I agree with much of what you say with this caveat: Israel is an ally, a democracy, and an extension of Judaeo-Christian Western civilization.
I think to some extent we are in a "clash of civilizations" and to this extent our struggle is also the same as Israel's. They're the "little Satan" and we're the "Great Satan" - but we face a common enemy that's determined to destroy us both. I don't see this alliance as simply a temporary matter of happenstance -- but one that is crucial and fundamental to the war against jihadists.
By the way, criticizing Israel doesn't mean one is anti-Semitic although some critics are. Pat Buchanan, where are you?
Interesting set of postings, much good comment.
Wild card = Pakis. We attack Iran and this provokes the Mullahs to take over Pakistan - then who has a bunch of Nweapons?
BTW, I used the work attack rather than strike. To me the work "strike" invokes the use of Nweapons. Not always a good first choice, given that Iran is still pretty close to Russia.
The Iranian leadership is not rational or sane as we understand the concepts. Raising the volume isn't a tactic, raising the volume IS THE POINT.

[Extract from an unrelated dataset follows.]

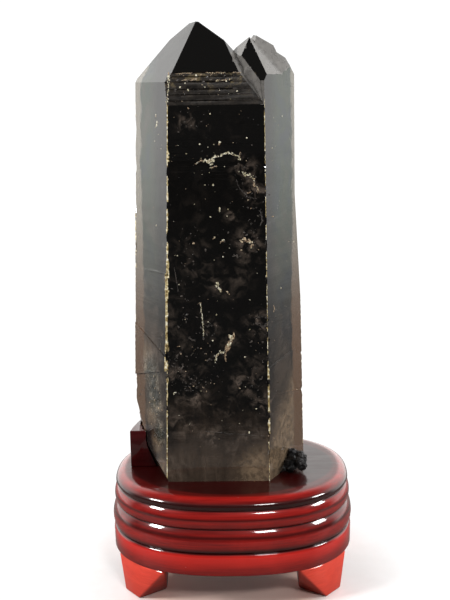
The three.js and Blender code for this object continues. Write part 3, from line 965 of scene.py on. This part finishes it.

George Bush will be in office for another 27 months.
Spot on!
It's more a question of, "Who's first?" Europe is showing their civilization is not worthy to survive.
Excellent Southhack!
Does Bush need permission from Congress to "push the button"?
"If I know President Bush's character, he won't leave office without arriving at a solution-- diplomatic or otherwise, and I'm leaning toward a military solution."
I was thinking the very same thing.
Excellent analysis. Sadly, I think he's right.
Excellent analysis. Sadly, I think he's right.